>> Begin Records provided
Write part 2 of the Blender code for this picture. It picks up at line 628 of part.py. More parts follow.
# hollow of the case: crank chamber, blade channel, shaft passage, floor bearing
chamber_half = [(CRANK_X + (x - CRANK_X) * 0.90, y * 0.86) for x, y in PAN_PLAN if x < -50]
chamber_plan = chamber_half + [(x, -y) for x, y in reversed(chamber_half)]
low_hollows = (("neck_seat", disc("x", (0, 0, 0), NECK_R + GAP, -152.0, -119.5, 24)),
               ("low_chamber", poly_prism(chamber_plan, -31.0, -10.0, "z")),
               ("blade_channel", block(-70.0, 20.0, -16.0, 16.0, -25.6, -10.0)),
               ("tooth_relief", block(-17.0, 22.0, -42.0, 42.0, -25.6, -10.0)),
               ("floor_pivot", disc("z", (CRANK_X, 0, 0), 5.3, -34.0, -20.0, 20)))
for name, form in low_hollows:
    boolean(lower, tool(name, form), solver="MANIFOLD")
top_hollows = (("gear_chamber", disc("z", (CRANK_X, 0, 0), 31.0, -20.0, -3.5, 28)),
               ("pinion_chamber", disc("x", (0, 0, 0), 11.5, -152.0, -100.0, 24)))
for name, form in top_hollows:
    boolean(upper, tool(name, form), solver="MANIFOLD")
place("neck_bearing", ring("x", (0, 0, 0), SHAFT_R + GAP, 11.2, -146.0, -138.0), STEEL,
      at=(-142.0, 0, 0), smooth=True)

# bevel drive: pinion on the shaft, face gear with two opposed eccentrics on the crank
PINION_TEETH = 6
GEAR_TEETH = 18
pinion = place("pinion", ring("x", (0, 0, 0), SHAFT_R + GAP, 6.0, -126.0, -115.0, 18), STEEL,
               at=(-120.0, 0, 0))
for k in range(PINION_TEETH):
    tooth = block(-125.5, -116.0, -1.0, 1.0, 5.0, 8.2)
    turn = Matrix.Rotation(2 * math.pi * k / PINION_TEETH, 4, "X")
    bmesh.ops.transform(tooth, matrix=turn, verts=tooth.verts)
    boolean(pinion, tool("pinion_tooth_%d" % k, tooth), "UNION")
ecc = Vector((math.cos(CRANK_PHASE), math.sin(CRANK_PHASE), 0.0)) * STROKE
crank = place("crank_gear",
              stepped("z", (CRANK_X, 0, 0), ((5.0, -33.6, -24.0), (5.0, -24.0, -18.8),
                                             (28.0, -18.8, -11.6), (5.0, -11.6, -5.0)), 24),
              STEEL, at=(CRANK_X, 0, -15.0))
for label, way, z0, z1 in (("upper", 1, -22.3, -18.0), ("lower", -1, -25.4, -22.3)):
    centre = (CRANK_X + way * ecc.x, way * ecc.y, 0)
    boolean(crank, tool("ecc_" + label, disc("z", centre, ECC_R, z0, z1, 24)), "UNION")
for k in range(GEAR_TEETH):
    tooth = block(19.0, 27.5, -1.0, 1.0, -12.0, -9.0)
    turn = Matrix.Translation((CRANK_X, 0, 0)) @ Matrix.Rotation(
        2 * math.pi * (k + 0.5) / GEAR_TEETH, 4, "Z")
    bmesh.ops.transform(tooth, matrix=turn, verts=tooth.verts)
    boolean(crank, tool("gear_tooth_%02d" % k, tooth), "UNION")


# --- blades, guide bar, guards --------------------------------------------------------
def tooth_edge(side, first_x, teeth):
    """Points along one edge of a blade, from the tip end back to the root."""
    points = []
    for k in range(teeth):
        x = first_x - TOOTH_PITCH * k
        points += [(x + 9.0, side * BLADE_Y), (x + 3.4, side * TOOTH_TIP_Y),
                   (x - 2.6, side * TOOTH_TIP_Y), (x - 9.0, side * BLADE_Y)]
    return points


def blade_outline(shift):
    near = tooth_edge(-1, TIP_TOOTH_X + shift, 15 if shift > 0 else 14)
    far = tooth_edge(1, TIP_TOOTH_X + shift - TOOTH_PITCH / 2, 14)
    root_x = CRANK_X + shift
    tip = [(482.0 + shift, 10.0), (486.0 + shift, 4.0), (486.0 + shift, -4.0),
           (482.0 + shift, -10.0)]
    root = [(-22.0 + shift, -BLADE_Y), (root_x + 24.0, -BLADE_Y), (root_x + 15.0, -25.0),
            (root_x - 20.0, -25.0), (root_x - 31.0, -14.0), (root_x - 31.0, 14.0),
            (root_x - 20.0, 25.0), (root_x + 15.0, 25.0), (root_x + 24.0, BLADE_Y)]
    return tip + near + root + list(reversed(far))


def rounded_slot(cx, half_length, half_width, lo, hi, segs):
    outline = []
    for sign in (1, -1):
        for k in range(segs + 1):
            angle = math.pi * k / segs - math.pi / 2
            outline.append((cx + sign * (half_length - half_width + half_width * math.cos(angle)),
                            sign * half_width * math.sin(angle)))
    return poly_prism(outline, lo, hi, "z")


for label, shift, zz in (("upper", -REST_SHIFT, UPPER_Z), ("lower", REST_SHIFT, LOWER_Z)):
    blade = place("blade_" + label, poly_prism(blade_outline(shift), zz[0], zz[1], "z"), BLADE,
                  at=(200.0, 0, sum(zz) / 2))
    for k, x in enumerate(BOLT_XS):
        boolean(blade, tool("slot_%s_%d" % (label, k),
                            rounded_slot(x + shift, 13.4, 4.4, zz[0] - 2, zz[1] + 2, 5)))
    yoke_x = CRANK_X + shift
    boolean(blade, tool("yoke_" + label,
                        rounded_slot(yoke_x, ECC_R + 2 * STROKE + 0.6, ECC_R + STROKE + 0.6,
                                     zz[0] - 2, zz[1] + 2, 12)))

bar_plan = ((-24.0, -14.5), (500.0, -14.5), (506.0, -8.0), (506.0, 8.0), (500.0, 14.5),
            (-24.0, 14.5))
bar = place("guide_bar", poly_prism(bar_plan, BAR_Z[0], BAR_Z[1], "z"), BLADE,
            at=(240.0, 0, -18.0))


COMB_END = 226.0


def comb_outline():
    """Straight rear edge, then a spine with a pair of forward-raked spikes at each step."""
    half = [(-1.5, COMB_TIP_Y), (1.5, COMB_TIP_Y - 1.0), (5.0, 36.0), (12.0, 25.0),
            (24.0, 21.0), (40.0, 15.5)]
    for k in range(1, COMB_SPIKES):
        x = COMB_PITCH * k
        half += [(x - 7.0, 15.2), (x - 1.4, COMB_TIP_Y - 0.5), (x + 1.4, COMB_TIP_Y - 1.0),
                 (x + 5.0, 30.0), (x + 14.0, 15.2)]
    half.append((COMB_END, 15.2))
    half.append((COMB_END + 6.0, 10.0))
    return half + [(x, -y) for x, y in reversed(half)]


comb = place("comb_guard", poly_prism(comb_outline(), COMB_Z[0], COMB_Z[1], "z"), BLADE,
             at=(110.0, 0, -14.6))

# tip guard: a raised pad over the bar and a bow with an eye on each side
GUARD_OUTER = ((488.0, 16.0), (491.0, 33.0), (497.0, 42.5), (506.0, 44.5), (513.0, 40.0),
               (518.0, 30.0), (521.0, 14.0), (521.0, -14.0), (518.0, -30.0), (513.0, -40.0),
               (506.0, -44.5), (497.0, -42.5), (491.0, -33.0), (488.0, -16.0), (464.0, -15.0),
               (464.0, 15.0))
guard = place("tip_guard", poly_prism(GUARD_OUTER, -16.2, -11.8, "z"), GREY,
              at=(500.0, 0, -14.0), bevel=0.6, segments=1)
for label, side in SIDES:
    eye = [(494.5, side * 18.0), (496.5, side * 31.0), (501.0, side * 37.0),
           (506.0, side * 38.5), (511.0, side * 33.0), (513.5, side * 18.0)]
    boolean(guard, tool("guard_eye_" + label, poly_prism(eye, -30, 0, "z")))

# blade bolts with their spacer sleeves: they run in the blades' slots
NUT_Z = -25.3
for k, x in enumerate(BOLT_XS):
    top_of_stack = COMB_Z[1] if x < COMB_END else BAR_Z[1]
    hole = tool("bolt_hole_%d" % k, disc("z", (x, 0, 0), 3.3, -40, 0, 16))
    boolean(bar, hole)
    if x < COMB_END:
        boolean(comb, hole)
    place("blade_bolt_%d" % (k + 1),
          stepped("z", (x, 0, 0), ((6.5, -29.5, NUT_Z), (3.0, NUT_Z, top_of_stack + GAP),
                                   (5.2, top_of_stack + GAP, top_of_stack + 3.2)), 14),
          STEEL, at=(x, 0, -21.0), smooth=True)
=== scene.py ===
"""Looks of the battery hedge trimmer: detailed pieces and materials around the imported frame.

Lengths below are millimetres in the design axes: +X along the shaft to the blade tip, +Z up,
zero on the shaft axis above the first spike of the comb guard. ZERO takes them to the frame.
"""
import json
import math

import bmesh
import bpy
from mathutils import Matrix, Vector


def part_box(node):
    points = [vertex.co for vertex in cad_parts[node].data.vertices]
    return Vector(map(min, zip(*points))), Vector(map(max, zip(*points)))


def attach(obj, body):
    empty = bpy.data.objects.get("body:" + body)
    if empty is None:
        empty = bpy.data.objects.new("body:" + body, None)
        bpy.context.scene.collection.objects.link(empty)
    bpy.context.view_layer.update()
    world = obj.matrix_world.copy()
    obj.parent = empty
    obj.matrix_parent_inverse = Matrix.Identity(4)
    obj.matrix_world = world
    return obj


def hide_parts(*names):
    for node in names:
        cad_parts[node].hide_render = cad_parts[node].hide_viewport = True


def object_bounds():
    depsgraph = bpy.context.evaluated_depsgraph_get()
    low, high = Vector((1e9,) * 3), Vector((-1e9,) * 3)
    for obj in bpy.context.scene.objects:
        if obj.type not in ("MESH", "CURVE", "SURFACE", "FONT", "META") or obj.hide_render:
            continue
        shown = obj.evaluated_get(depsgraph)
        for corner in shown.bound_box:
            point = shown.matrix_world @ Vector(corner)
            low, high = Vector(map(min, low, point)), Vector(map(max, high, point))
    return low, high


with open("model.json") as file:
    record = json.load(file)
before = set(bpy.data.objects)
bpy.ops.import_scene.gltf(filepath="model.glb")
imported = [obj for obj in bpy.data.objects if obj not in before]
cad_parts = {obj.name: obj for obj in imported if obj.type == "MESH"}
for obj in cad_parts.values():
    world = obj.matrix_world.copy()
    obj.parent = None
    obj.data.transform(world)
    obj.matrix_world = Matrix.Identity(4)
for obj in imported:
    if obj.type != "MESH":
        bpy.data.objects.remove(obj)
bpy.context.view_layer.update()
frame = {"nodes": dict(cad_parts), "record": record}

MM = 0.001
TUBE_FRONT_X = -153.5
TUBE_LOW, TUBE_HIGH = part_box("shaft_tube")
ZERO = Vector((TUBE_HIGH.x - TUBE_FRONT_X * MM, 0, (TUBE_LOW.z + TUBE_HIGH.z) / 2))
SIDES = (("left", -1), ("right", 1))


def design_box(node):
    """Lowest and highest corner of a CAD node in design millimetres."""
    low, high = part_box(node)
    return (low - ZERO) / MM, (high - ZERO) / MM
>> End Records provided
>> Begin Records provided
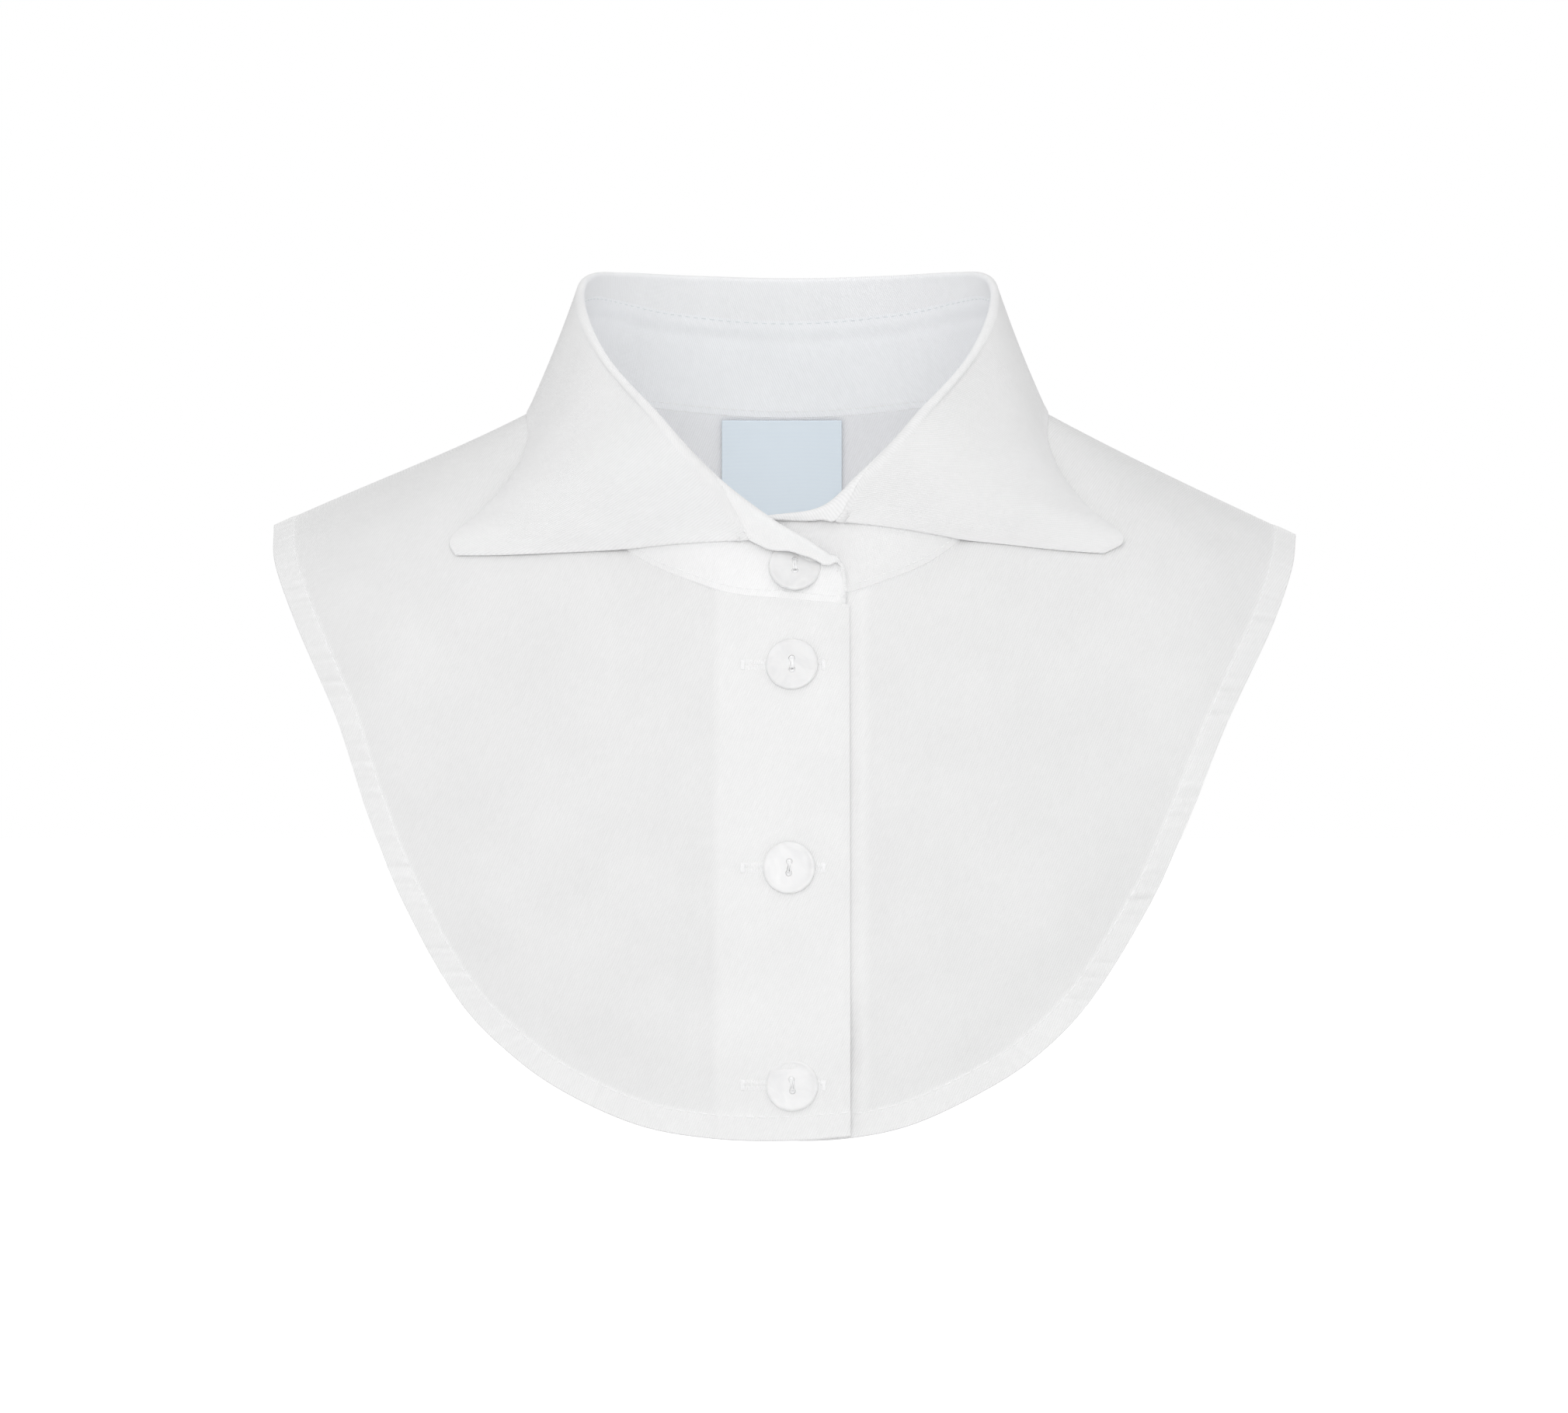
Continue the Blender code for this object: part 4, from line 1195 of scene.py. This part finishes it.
>> End Records provided
Job: Beginning with the line containing "# blade bolts" and ending with the line containing "obj.parent = empty", extract those lines exactly from the listing above, and only those.

Output for this exercise:
# blade bolts with their spacer sleeves: they run in the blades' slots
NUT_Z = -25.3
for k, x in enumerate(BOLT_XS):
    top_of_stack = COMB_Z[1] if x < COMB_END else BAR_Z[1]
    hole = tool("bolt_hole_%d" % k, disc("z", (x, 0, 0), 3.3, -40, 0, 16))
    boolean(bar, hole)
    if x < COMB_END:
        boolean(comb, hole)
    place("blade_bolt_%d" % (k + 1),
          stepped("z", (x, 0, 0), ((6.5, -29.5, NUT_Z), (3.0, NUT_Z, top_of_stack + GAP),
                                   (5.2, top_of_stack + GAP, top_of_stack + 3.2)), 14),
          STEEL, at=(x, 0, -21.0), smooth=True)
=== scene.py ===
"""Looks of the battery hedge trimmer: detailed pieces and materials around the imported frame.

Lengths below are millimetres in the design axes: +X along the shaft to the blade tip, +Z up,
zero on the shaft axis above the first spike of the comb guard. ZERO takes them to the frame.
"""
import json
import math

import bmesh
import bpy
from mathutils import Matrix, Vector


def part_box(node):
    points = [vertex.co for vertex in cad_parts[node].data.vertices]
    return Vector(map(min, zip(*points))), Vector(map(max, zip(*points)))


def attach(obj, body):
    empty = bpy.data.objects.get("body:" + body)
    if empty is None:
        empty = bpy.data.objects.new("body:" + body, None)
        bpy.context.scene.collection.objects.link(empty)
    bpy.context.view_layer.update()
    world = obj.matrix_world.copy()
    obj.parent = empty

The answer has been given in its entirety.